A leading Russian investment bank and asset management firm is coming to the aid of indebted High River Gold Mines (HRG-T, HRIVF-O) with a US$57-million financing.
Troika Dialogue Group, through its affiliate Polencia Investments, is acquiring 150 million shares of High River Gold at 38¢ a share. If the transaction wins final approval, the Russian company will own 23.1% of the gold producer’s shares. (The Toronto Stock Exchange has conditionally approved the private placement, pending further documentation.)
High River will use the proceeds to repay roughly US$27 million it owes under two credit agreements assigned by Standard Bank to Russia’s steel giant Severstal in April.
High River’s board of directors unanimously approved the financing, while Severstal’s nominees abstained. A Troika nominee will likely be appointed to High River’s board and audit committee, once the transaction is completed.
Since it was set up in 1991, Troika has invested in companies with prospects across a wide spectrum of sectors in Russia. In March, Standard Bank acquired a 33% interest in Troika Dialogue, which has offices in 25 cities across Russia, in addition to offices in London, New York, Almaty and Nicosia.

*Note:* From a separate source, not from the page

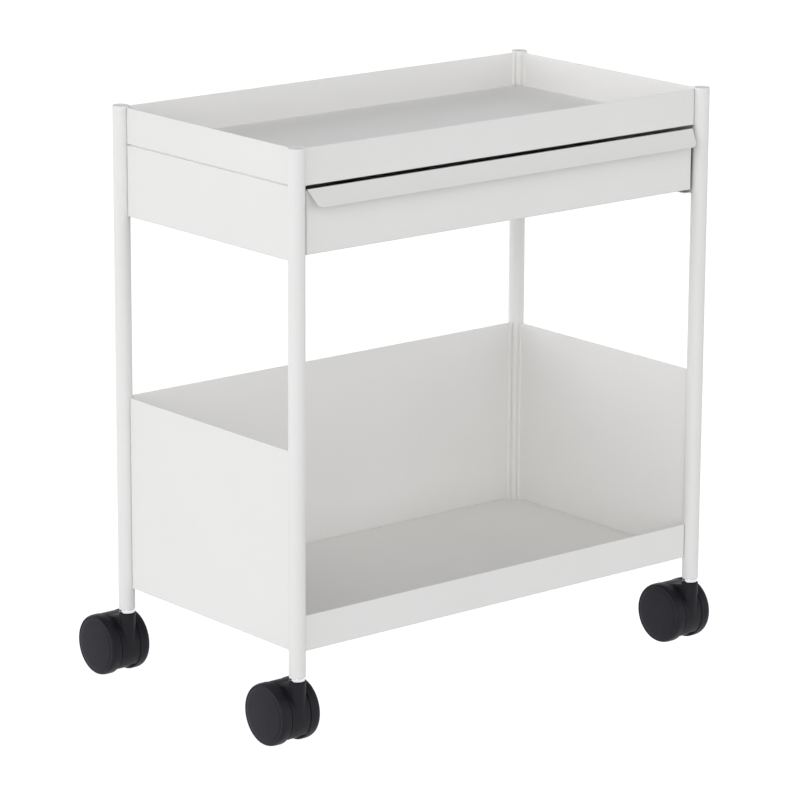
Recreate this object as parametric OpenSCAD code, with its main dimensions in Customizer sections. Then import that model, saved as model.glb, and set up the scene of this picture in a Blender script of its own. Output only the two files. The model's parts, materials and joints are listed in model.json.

High River has interests in producing mines and advanced exploration projects in Russia and Burkina Faso. Two of its producing mines, Zun-Holba and Irokinda, are in Russia’s Lake Baikal region. It also has two producing open-pit mines: the Berezitovy mine, also in Russia, and the Taparko-Bouroum mine in Burkina Faso. In addition, it has two advanced exploration projects with National Instrument 43-101-compliant resource estimates, the Bissa gold project in Burkina Faso and the Prognoz silver project in Russia, in which it holds a 50% stake.
In Toronto at presstime, High River Gold traded at 39¢ a share. Over the last year, it traded as low as 4¢ last November and as high as 48¢ this September.